### The request
It is required that all of the data be written out exactly.

### Data provided
==============================
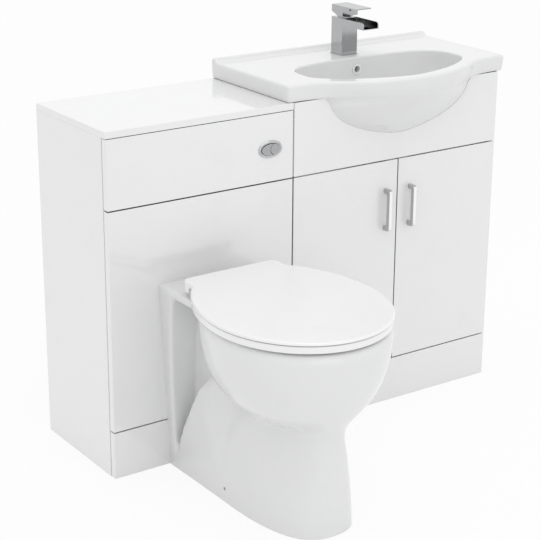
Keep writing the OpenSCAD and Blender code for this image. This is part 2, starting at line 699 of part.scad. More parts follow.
// The seat's outline is a radius round its middle: an egg, with a squarer tab towards the hinge
function seat_r(a) = let (c = cos(a), s = sin(a), back = s > 0 ? seat_back_r : seat_front,
    oval_r = 1 / norm([c / (seat_w / 2), s / back]),
    tab = pow(pow(abs(c) / tab_half, 8) + pow(abs(s) / (lid_back_y - seat_y), 8), -1 / 8))
    s > 0.2 ? min(max(oval_r, tab), (lid_back_y - seat_y) / s) : oval_r;
seat_angles = [for (a = [0 : 8 : 48]) a, for (a = [53 : 3 : 77]) a, 84, 90, 96,
    for (a = [103 : 3 : 127]) a, for (a = [132 : 8 : 180]) a, for (a = [187.5 : 7.5 : 352.5]) a];
function seat_point(a, r) = [pan_x + r * cos(a), seat_y + r * sin(a)];
function hole_r(a) = 1 / norm([cos(a) / 116, sin(a) / (sin(a) > 0 ? 150 : 158)]);
function ring_r(a) = let (s = sin(a)) s > 0.3 ? min(seat_r(a) - 2, (ring_back - seat_y) / s) : seat_r(a) - 2;

module seat_ring() color([0.96, 0.96, 0.96]) {
    r = 5;
    edge = function(inner, inset, up) [for (a = seat_angles)
        let (q = seat_point(a, inner ? hole_r(a) + inset : ring_r(a) - inset)) [q[0], q[1], ring_z + up]];
    skin([edge(false, 1, 0), edge(false, 0, 1.5), edge(false, 0, seat_t - r),
        edge(false, 0.29 * r, seat_t - 0.29 * r), edge(false, r, seat_t), edge(true, r, seat_t - 2),
        edge(true, 0.29 * r, seat_t - 2 - 0.29 * r), edge(true, 0, seat_t - 2 - r),
        edge(true, 0, 1.5), edge(true, 1, 0)], true);
}

// Lid: a shell whose top falls to the front; its skirt is cut short over the hinge
function lid_top(y) = pan_h + lid_back_h - lid_fall * (lid_back_y - y) / (seat_front + lid_back_y - seat_y);
function skirt_low(y) = lid_low + (pan_h + 30 - lid_low) * min(1, max(0, (y + 452) / 14));
lid_wall = 4;
module seat_lid() color([0.97, 0.97, 0.97]) {
    top_edge = function(inset, down) [for (a = seat_angles) let (q = seat_point(a, seat_r(a) - inset))
        [q[0], q[1], lid_top(q[1]) - down]];
    low_edge = function(inset, up) [for (a = seat_angles) let (q = seat_point(a, seat_r(a) - inset))
        [q[0], q[1], skirt_low(q[1]) + up]];
    skin([top_edge(12, lid_wall), top_edge(lid_wall, lid_wall + 1), low_edge(lid_wall, 0), low_edge(0.6, 0),
        low_edge(0, 0.8), top_edge(0, 5), top_edge(1.4, 1.5), top_edge(5, 0)]);
}

// Posts that stand on the deck and carry the hinge pins
module seat_posts() color(chrome) for (s = [-1, 1]) translate([pan_x + s * seat_bolts_w / 2, axis_y, 0])
    difference() {
        union() {
            translate([0, 0, pan_h]) cylinder(h = 2, d = 22);
            block([-post_w / 2, -eye_r, pan_h], [post_w / 2, eye_r, axis_z]);
            rod_x(-post_w / 2, post_w / 2, 0, axis_z, 2 * eye_r);
            rod_x(s > 0 ? 0 : -post_pin, s > 0 ? post_pin : 0, 0, axis_z, pin_d);
        }
        translate([0, 0, pan_h - 1]) cylinder(h = 11, d = 6);
    }
post_pin = seat_eye_x0 + seat_eye_w - 3 - seat_bolts_w / 2;

// Bolts up into the posts, each with a rubber washer and a wing nut under the deck
module seat_bolts() color(chrome) for (s = [-1, 1]) translate([pan_x + s * seat_bolts_w / 2, axis_y, 0]) {
    translate([0, 0, pan_h - 60]) cylinder(h = 68, d = 6 - 2 * run);
    difference() {
        union() {
            translate([0, 0, pan_h - 28]) cylinder(h = 4, d = 24);
            translate([0, 0, pan_h - 38]) cylinder(h = 10, d = 14);
            block([-16, -2, pan_h - 42], [16, 2, pan_h - 32]);
        }
        translate([0, 0, pan_h - 70]) cylinder(h = 60, d = 6);
    }
}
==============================
### Solution to this exercise
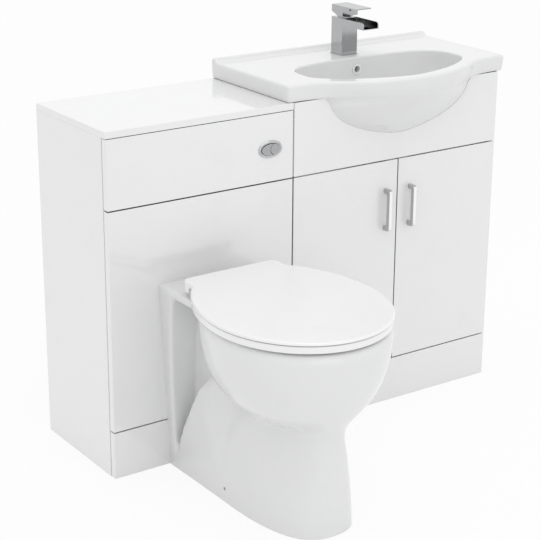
Keep writing the OpenSCAD and Blender code for this image. This is part 2, starting at line 699 of part.scad. More parts follow.
// The seat's outline is a radius round its middle: an egg, with a squarer tab towards the hinge
function seat_r(a) = let (c = cos(a), s = sin(a), back = s > 0 ? seat_back_r : seat_front,
    oval_r = 1 / norm([c / (seat_w / 2), s / back]),
    tab = pow(pow(abs(c) / tab_half, 8) + pow(abs(s) / (lid_back_y - seat_y), 8), -1 / 8))
    s > 0.2 ? min(max(oval_r, tab), (lid_back_y - seat_y) / s) : oval_r;
seat_angles = [for (a = [0 : 8 : 48]) a, for (a = [53 : 3 : 77]) a, 84, 90, 96,
    for (a = [103 : 3 : 127]) a, for (a = [132 : 8 : 180]) a, for (a = [187.5 : 7.5 : 352.5]) a];
function seat_point(a, r) = [pan_x + r * cos(a), seat_y + r * sin(a)];
function hole_r(a) = 1 / norm([cos(a) / 116, sin(a) / (sin(a) > 0 ? 150 : 158)]);
function ring_r(a) = let (s = sin(a)) s > 0.3 ? min(seat_r(a) - 2, (ring_back - seat_y) / s) : seat_r(a) - 2;

module seat_ring() color([0.96, 0.96, 0.96]) {
    r = 5;
    edge = function(inner, inset, up) [for (a = seat_angles)
        let (q = seat_point(a, inner ? hole_r(a) + inset : ring_r(a) - inset)) [q[0], q[1], ring_z + up]];
    skin([edge(false, 1, 0), edge(false, 0, 1.5), edge(false, 0, seat_t - r),
        edge(false, 0.29 * r, seat_t - 0.29 * r), edge(false, r, seat_t), edge(true, r, seat_t - 2),
        edge(true, 0.29 * r, seat_t - 2 - 0.29 * r), edge(true, 0, seat_t - 2 - r),
        edge(true, 0, 1.5), edge(true, 1, 0)], true);
}

// Lid: a shell whose top falls to the front; its skirt is cut short over the hinge
function lid_top(y) = pan_h + lid_back_h - lid_fall * (lid_back_y - y) / (seat_front + lid_back_y - seat_y);
function skirt_low(y) = lid_low + (pan_h + 30 - lid_low) * min(1, max(0, (y + 452) / 14));
lid_wall = 4;
module seat_lid() color([0.97, 0.97, 0.97]) {
    top_edge = function(inset, down) [for (a = seat_angles) let (q = seat_point(a, seat_r(a) - inset))
        [q[0], q[1], lid_top(q[1]) - down]];
    low_edge = function(inset, up) [for (a = seat_angles) let (q = seat_point(a, seat_r(a) - inset))
        [q[0], q[1], skirt_low(q[1]) + up]];
    skin([top_edge(12, lid_wall), top_edge(lid_wall, lid_wall + 1), low_edge(lid_wall, 0), low_edge(0.6, 0),
        low_edge(0, 0.8), top_edge(0, 5), top_edge(1.4, 1.5), top_edge(5, 0)]);
}

// Posts that stand on the deck and carry the hinge pins
module seat_posts() color(chrome) for (s = [-1, 1]) translate([pan_x + s * seat_bolts_w / 2, axis_y, 0])
    difference() {
        union() {
            translate([0, 0, pan_h]) cylinder(h = 2, d = 22);
            block([-post_w / 2, -eye_r, pan_h], [post_w / 2, eye_r, axis_z]);
            rod_x(-post_w / 2, post_w / 2, 0, axis_z, 2 * eye_r);
            rod_x(s > 0 ? 0 : -post_pin, s > 0 ? post_pin : 0, 0, axis_z, pin_d);
        }
        translate([0, 0, pan_h - 1]) cylinder(h = 11, d = 6);
    }
post_pin = seat_eye_x0 + seat_eye_w - 3 - seat_bolts_w / 2;

// Bolts up into the posts, each with a rubber washer and a wing nut under the deck
module seat_bolts() color(chrome) for (s = [-1, 1]) translate([pan_x + s * seat_bolts_w / 2, axis_y, 0]) {
    translate([0, 0, pan_h - 60]) cylinder(h = 68, d = 6 - 2 * run);
    difference() {
        union() {
            translate([0, 0, pan_h - 28]) cylinder(h = 4, d = 24);
            translate([0, 0, pan_h - 38]) cylinder(h = 10, d = 14);
            block([-16, -2, pan_h - 42], [16, 2, pan_h - 32]);
        }
        translate([0, 0, pan_h - 70]) cylinder(h = 60, d = 6);
    }
}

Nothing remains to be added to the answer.